Here are some tips on how to prevent Parmesan cheese from clumping in Florentine sauce:

  •    Use finely grated Parmesan cheese. The larger the pieces of cheese, the more likely they are to clump together.
  •    Add the cheese slowly, a little at a time, while stirring constantly. This will help the cheese to melt evenly and prevent it from clumping.
  •    Add the cheese to a hot sauce. The heat will help the cheese to melt more quickly and evenly.
  •    Add a small amount of liquid to the sauce before adding the cheese. This will help to prevent the cheese from drying out and clumping.
  •    Use a microplane grater to grate the Parmesan cheese.
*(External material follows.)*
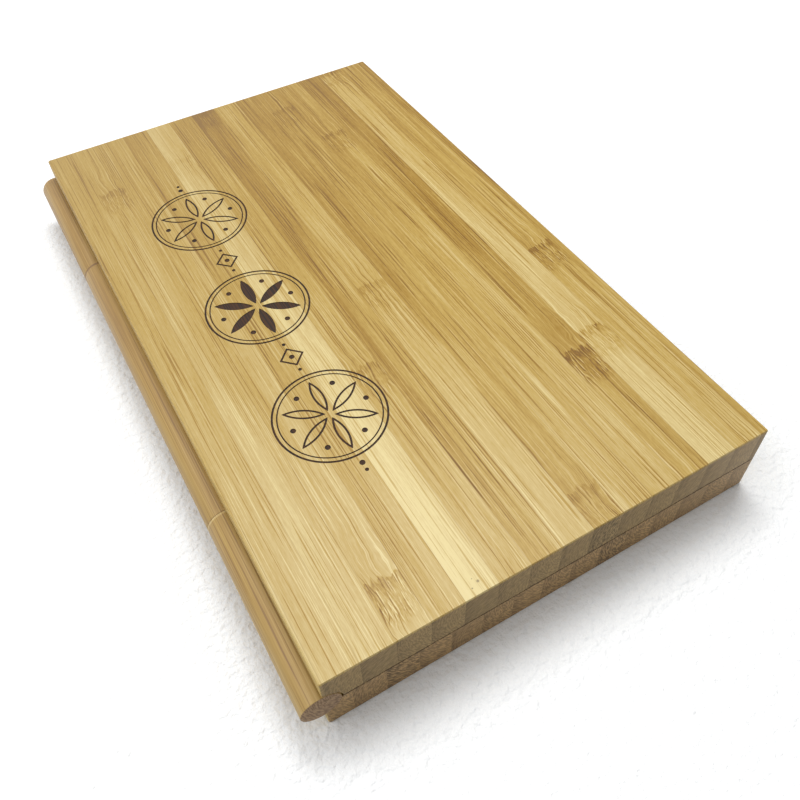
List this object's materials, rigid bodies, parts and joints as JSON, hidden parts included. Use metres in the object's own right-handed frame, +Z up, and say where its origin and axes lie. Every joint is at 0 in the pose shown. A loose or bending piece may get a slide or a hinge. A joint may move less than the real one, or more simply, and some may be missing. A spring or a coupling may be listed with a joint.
{
  "type": "watercolour palette box",
  "caption": "Flat hinged box of laminated bamboo boards on a wooden dowel hinge, milled inside for paint pans, a brush well and a mixing tray.",
  "frame": {"origin": "centre of the base's underside", "axes": "+Z up out of the lid; +Y along the hinge, from the front end to the rear end; +X from the hinge edge to the free edge that lifts"},
  "size_m": [0.1045, 0.17, 0.019],
  "materials": {
    "bamboo_board": "laminated bamboo, sanded and thinly oiled",
    "bamboo_dowel": "turned bamboo, sanded",
    "steel": "drawn steel wire",
    "nickel": "nickel plated",
    "tray_white": "glossy white",
    "pan_white": "glossy white",
    "paint_lemon": "dried watercolour paint",
    "paint_golden_yellow": "dried watercolour paint",
    "paint_orange": "dried watercolour paint",
    "paint_scarlet": "dried watercolour paint",
    "paint_crimson": "dried watercolour paint",
    "paint_rose": "dried watercolour paint",
    "paint_violet": "dried watercolour paint",
    "paint_ultramarine": "dried watercolour paint",
    "paint_sky_blue": "dried watercolour paint",
    "paint_turquoise": "dried watercolour paint",
    "paint_emerald": "dried watercolour paint",
    "paint_sap_green": "dried watercolour paint",
    "paint_ochre": "dried watercolour paint",
    "paint_sienna": "dried watercolour paint",
    "paint_umber": "dried watercolour paint",
    "paint_grey_black": "dried watercolour paint"
  },
  "bodies": {
    "base": {"base_panel": "bamboo_board", "hinge_knuckle_front": "bamboo_dowel", "hinge_knuckle_rear": "bamboo_dowel", "hinge_pin_front": "steel", "hinge_pin_rear": "steel", "base_magnet_front": "nickel", "base_magnet_rear": "nickel", "half_pan_01": "pan_white", "half_pan_02": "pan_white", "half_pan_03": "pan_white", "half_pan_04": "pan_white", "half_pan_05": "pan_white", "half_pan_06": "pan_white", "half_pan_07": "pan_white", "half_pan_08": "pan_white", "half_pan_09": "pan_white", "half_pan_10": "pan_white", "half_pan_11": "pan_white", "half_pan_12": "pan_white", "half_pan_13": "pan_white", "half_pan_14": "pan_white", "half_pan_15": "pan_white", "half_pan_16": "pan_white", "paint_cake_01": "paint_lemon", "paint_cake_02": "paint_golden_yellow", "paint_cake_03": "paint_orange", "paint_cake_04": "paint_scarlet", "paint_cake_05": "paint_crimson", "paint_cake_06": "paint_rose", "paint_cake_07": "paint_violet", "paint_cake_08": "paint_ultramarine", "paint_cake_09": "paint_sky_blue", "paint_cake_10": "paint_turquoise", "paint_cake_11": "paint_emerald", "paint_cake_12": "paint_sap_green", "paint_cake_13": "paint_ochre", "paint_cake_14": "paint_sienna", "paint_cake_15": "paint_umber", "paint_cake_16": "paint_grey_black"},
    "lid": {"lid_panel": "bamboo_board", "hinge_knuckle_middle": "bamboo_dowel", "lid_magnet_front": "nickel", "lid_magnet_rear": "nickel", "mixing_tray": "tray_white"}
  },
  "joints": [
    {"name": "lid_hinge", "type": "hinge", "parent": "base", "child": "lid", "pos_m": [-0.0505, 0, 0.00948], "axis": [0, -1, 0], "range_deg": [0, 180]}
  ]
}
This will give you the finest possible grate and help to prevent clumping.

If you follow these tips, you should be able to prevent Parmesan cheese from clumping in your Florentine sauce.

Here is an additional tip: If you do end up with some clumpy Parmesan cheese, you can try to smooth it out by whisking it into the sauce or by using an immersion blender.


Monday, October 10, 2022

~~ Gorgonzola Cheese Sauce~~

 A local restaurant on Cape Cod has Gorgonzola chicken which I liked so I researched the recipes and mashed up this recipe.

Ingredients:

  • 3 Tsp. butter
  • ½ cups heavy cream
  • ¼ cup of sun dried tomatoes or an 8 ounce jar sun dried tomatoes (Drained)
  • ¼ cup tomato paste
  • 1 Tsp. sherry wine or white wine or vermouth or brandy (Optional)
  • ¾ cup crumbled Gorgonzola cheese (Feta or blue cheese my be substituted for the  Gorgonzola)
  • 1 Shallots diced
  • 1 Green Bell pepper diced
  • 1 clove garlic, minced
  • 2 Tbsp. finely chopped parsley
  • Freshly ground black pepper to taste

Directions:

  • Melt the butter in a small saucepan over low heat then add the cream, shallots, garlic, parsley, and pepper. Warm slowly, stirring the pan occasionally until the sauce starts to thickens
  • Add a 1/2 cup of Gorgonzola cheese stir until the cheeses has melted and sauce is creamy, about 5 minutes.
  • Add the sherry and stir.
  • Add the rest of the Gorgonzola cheese over the top of the meat.
Can be used on a variety of meats (chicken, pork, and steak) or seafoods (lobster or shrimp) and it can also be used over pasta for a creamy cheese sauce.

Options:

For a fiery sauce add a few dried spicy hot Calabrian Diavoletti Rossi chopped (Warning: these are HOT) and substitute Jalapeno pepper for the Bell peppers.

Saturday, October 8, 2022

~~Hollandaise Sauce~~

Ingredients:

  • 4 large egg yolks
  • 1 ½ tablespoons lemon juice
  • 1 teaspoon dijon mustard
  • ¼ teaspoon cayenne pepper
  • ½ cup unsalted butter, 1 stick, melted
  • 1 tablespoon fresh chives, chopped, for serving

Directions:

  • In a blender, combine the eggs yolks, lemon juice, Dijon mustard, and cayenne pepper. 
  • Blend on high for 5 seconds. 
  • Reduce the blender speed to low and pour in the melted butter in a thin, steady stream. Blend for 30 more seconds. 
  • Cover and keep warm.

~~Easy Mock Hollandaise Sauce~~

Ingredients: 

  • 1/4 cup of mayonnaise
  • 1/4 cup of butter
  • 2 tablespoons of lemon juice
  • A dash of cayenne pepper or Tabasco sauce (Optional)
  • 2 tablespoons Dijon Mustard (Optional)

Directions:

  • Melt the butter and stir in the lemon juice and the cayenne pepper (Optional).